The Veneik tribunal expressed its thoughts in the most severe language. Veneik was described as having “sullied” the profession as a whole and of acting dishonestly, although the tribunal ruled that “the level of dishonesty […] was at the lower end of the scale”.
Those with intimate knowledge of the process have indicated to The Lawyer that, given this kind of language, Veneik’s decision not to appeal is unsurprising.
BLP appears to have recovered from the incident, having managed to hold on to a place on the L&G panel following a full-scale review (The Lawyer, 19 January 2009).
The greatest impact must be for Veneik, who spent some time working with an unnamed former client following his departure from BLP. But solicitors still believe that the SDT acted proportionately.

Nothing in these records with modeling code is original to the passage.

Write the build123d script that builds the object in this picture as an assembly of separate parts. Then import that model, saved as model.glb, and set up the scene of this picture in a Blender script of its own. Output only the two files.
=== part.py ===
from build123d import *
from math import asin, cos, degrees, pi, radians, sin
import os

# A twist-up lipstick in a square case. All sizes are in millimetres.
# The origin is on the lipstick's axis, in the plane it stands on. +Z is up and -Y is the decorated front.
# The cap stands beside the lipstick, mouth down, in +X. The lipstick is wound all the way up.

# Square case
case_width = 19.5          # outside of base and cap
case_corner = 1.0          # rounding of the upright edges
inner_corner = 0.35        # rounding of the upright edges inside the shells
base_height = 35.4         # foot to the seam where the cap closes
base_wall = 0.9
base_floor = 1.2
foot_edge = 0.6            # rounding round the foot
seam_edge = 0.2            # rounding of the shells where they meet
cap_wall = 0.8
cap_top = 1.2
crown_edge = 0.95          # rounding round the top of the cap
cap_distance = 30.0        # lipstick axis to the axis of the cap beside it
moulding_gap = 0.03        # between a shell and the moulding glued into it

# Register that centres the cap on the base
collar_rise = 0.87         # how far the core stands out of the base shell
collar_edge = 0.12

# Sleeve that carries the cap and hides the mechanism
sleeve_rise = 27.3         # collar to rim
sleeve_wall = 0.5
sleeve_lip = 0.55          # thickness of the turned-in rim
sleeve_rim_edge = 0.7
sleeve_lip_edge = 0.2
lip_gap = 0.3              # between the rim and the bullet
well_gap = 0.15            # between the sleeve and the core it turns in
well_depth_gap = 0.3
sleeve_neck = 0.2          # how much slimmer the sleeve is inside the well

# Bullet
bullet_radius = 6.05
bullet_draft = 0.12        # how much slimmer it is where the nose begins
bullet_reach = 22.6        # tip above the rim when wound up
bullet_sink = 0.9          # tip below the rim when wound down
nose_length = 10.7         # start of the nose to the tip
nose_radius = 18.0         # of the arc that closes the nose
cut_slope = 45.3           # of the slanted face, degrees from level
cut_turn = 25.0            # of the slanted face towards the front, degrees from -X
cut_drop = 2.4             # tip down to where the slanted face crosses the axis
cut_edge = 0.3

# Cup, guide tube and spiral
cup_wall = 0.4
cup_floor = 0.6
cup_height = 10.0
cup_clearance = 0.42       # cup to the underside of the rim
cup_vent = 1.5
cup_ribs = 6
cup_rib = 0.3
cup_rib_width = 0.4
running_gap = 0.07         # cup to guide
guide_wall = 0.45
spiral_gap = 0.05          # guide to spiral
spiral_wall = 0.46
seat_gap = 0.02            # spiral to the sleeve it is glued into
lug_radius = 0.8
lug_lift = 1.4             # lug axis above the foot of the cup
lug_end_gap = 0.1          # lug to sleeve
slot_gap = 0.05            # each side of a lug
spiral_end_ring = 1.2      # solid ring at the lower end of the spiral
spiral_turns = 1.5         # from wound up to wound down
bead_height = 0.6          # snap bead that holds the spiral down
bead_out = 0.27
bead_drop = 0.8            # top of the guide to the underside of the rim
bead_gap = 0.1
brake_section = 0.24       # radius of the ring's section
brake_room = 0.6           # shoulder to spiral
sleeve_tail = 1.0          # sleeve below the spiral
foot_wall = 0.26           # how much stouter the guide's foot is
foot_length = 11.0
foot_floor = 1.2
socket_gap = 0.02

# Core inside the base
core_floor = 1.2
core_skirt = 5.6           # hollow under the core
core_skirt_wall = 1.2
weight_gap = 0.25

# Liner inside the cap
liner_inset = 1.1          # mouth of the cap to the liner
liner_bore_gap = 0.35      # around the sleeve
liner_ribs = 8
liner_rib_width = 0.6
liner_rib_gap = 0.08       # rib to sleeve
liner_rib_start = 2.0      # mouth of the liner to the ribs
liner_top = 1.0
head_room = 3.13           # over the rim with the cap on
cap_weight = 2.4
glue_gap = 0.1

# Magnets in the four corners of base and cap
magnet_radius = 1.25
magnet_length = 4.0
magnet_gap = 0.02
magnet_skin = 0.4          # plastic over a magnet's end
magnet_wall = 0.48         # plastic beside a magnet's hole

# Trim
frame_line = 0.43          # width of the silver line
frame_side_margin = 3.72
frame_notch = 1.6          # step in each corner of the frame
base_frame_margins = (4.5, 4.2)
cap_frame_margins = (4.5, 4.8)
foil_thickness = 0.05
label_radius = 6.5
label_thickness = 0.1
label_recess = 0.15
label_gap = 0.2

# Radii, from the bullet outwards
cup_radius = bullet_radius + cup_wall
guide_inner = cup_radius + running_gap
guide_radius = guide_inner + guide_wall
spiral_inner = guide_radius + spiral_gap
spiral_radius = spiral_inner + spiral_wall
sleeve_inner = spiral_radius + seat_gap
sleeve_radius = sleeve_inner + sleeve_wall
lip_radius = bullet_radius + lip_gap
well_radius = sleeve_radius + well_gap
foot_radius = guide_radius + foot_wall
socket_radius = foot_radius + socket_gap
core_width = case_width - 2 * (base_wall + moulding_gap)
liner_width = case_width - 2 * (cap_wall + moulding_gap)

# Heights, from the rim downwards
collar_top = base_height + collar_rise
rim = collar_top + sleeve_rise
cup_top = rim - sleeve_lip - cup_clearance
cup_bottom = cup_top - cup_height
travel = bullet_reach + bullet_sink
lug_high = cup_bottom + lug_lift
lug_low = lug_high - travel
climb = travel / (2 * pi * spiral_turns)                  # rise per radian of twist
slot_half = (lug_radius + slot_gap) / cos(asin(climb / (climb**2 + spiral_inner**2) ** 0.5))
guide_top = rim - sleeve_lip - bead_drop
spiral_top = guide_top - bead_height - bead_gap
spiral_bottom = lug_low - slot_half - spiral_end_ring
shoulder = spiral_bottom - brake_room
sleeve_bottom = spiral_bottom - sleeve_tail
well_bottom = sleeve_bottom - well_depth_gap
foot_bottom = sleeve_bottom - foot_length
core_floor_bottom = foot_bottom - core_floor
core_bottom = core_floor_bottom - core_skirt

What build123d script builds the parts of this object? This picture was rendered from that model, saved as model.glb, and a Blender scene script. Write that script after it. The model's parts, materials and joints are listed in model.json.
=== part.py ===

“The standard is dauntingly, but rightly, high - and this isn’t just about partners controlling client money,” insists one. “Perhaps we all need reminding from time to time that, in the words of the Master of the Rolls in 1994, the solicitors’ profession is one in which ’every member, of whatever standing, may be trusted to the ends of the earth’.
“And perhaps those who would like to commoditise legal services should bear that in mind too.”
Veneik could not be contacted for comment.